Restate the whole listing exactly.

====== Dataset extract ======

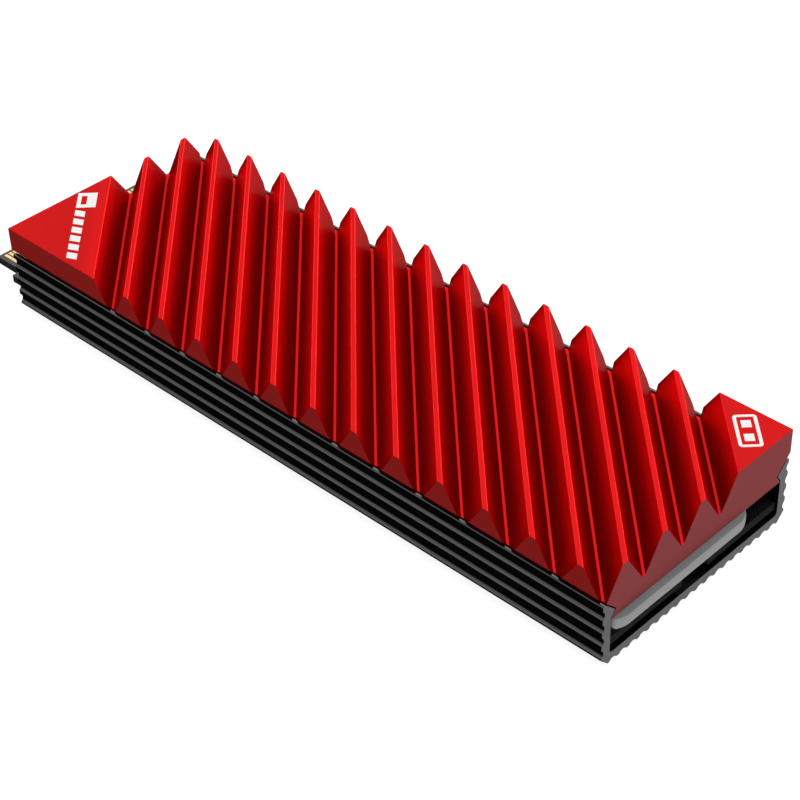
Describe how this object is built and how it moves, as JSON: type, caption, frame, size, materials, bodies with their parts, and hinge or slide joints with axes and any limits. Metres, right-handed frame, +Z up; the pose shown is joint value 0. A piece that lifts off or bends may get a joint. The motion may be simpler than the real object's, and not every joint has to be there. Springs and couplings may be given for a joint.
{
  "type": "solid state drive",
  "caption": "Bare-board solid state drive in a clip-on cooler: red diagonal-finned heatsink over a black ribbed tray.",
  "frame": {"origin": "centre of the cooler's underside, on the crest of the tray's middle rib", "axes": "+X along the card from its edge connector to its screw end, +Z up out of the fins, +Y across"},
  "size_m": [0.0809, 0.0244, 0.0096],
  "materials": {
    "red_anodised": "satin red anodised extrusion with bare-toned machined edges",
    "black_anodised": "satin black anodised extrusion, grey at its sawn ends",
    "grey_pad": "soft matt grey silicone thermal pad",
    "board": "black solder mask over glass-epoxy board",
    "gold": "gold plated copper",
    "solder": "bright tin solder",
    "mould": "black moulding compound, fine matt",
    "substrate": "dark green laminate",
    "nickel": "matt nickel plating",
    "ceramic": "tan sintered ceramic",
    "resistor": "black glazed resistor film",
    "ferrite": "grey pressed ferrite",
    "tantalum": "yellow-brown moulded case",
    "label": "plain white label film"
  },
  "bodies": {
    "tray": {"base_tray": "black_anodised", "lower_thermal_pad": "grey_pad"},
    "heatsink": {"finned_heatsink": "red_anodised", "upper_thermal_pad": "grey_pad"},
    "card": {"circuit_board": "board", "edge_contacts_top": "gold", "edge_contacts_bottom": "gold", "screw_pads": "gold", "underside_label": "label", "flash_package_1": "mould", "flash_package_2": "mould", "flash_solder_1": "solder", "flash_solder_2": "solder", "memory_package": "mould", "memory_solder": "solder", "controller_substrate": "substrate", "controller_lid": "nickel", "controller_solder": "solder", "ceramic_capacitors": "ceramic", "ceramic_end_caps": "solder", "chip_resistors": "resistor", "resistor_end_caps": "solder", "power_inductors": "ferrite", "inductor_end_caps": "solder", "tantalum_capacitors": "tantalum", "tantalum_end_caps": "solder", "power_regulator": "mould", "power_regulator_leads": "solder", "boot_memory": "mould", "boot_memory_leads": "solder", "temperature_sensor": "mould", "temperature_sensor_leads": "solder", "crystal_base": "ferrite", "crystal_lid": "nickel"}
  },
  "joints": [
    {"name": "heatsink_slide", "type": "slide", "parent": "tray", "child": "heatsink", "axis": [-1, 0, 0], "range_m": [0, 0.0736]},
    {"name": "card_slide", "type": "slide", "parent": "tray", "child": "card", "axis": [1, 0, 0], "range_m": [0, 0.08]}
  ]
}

======

▶ **Exercise output**
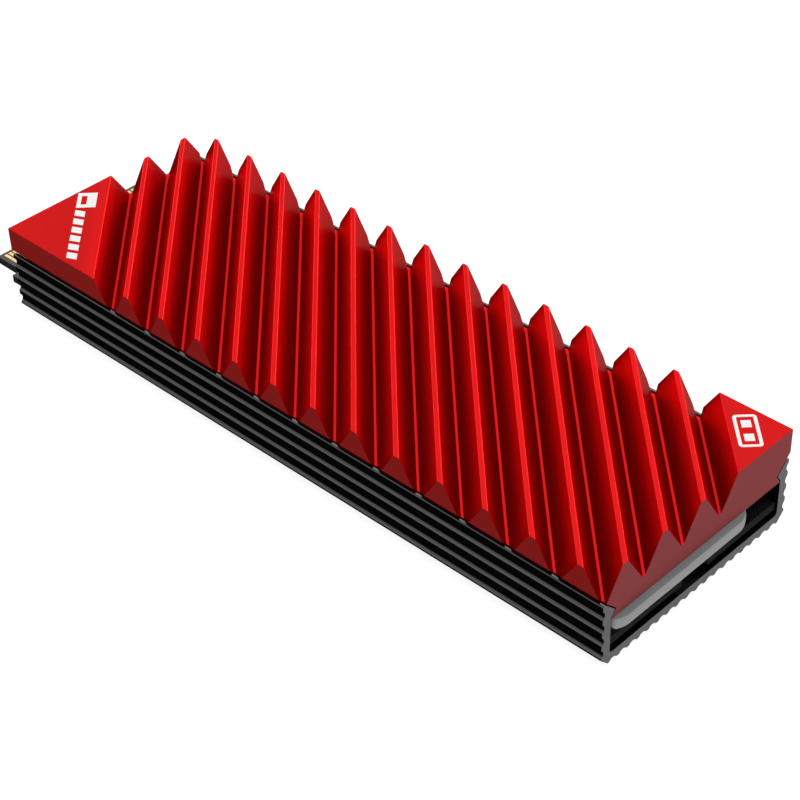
Describe how this object is built and how it moves, as JSON: type, caption, frame, size, materials, bodies with their parts, and hinge or slide joints with axes and any limits. Metres, right-handed frame, +Z up; the pose shown is joint value 0. A piece that lifts off or bends may get a joint. The motion may be simpler than the real object's, and not every joint has to be there. Springs and couplings may be given for a joint.
{
  "type": "solid state drive",
  "caption": "Bare-board solid state drive in a clip-on cooler: red diagonal-finned heatsink over a black ribbed tray.",
  "frame": {"origin": "centre of the cooler's underside, on the crest of the tray's middle rib", "axes": "+X along the card from its edge connector to its screw end, +Z up out of the fins, +Y across"},
  "size_m": [0.0809, 0.0244, 0.0096],
  "materials": {
    "red_anodised": "satin red anodised extrusion with bare-toned machined edges",
    "black_anodised": "satin black anodised extrusion, grey at its sawn ends",
    "grey_pad": "soft matt grey silicone thermal pad",
    "board": "black solder mask over glass-epoxy board",
    "gold": "gold plated copper",
    "solder": "bright tin solder",
    "mould": "black moulding compound, fine matt",
    "substrate": "dark green laminate",
    "nickel": "matt nickel plating",
    "ceramic": "tan sintered ceramic",
    "resistor": "black glazed resistor film",
    "ferrite": "grey pressed ferrite",
    "tantalum": "yellow-brown moulded case",
    "label": "plain white label film"
  },
  "bodies": {
    "tray": {"base_tray": "black_anodised", "lower_thermal_pad": "grey_pad"},
    "heatsink": {"finned_heatsink": "red_anodised", "upper_thermal_pad": "grey_pad"},
    "card": {"circuit_board": "board", "edge_contacts_top": "gold", "edge_contacts_bottom": "gold", "screw_pads": "gold", "underside_label": "label", "flash_package_1": "mould", "flash_package_2": "mould", "flash_solder_1": "solder", "flash_solder_2": "solder", "memory_package": "mould", "memory_solder": "solder", "controller_substrate": "substrate", "controller_lid": "nickel", "controller_solder": "solder", "ceramic_capacitors": "ceramic", "ceramic_end_caps": "solder", "chip_resistors": "resistor", "resistor_end_caps": "solder", "power_inductors": "ferrite", "inductor_end_caps": "solder", "tantalum_capacitors": "tantalum", "tantalum_end_caps": "solder", "power_regulator": "mould", "power_regulator_leads": "solder", "boot_memory": "mould", "boot_memory_leads": "solder", "temperature_sensor": "mould", "temperature_sensor_leads": "solder", "crystal_base": "ferrite", "crystal_lid": "nickel"}
  },
  "joints": [
    {"name": "heatsink_slide", "type": "slide", "parent": "tray", "child": "heatsink", "axis": [-1, 0, 0], "range_m": [0, 0.0736]},
    {"name": "card_slide", "type": "slide", "parent": "tray", "child": "card", "axis": [1, 0, 0], "range_m": [0, 0.08]}
  ]
}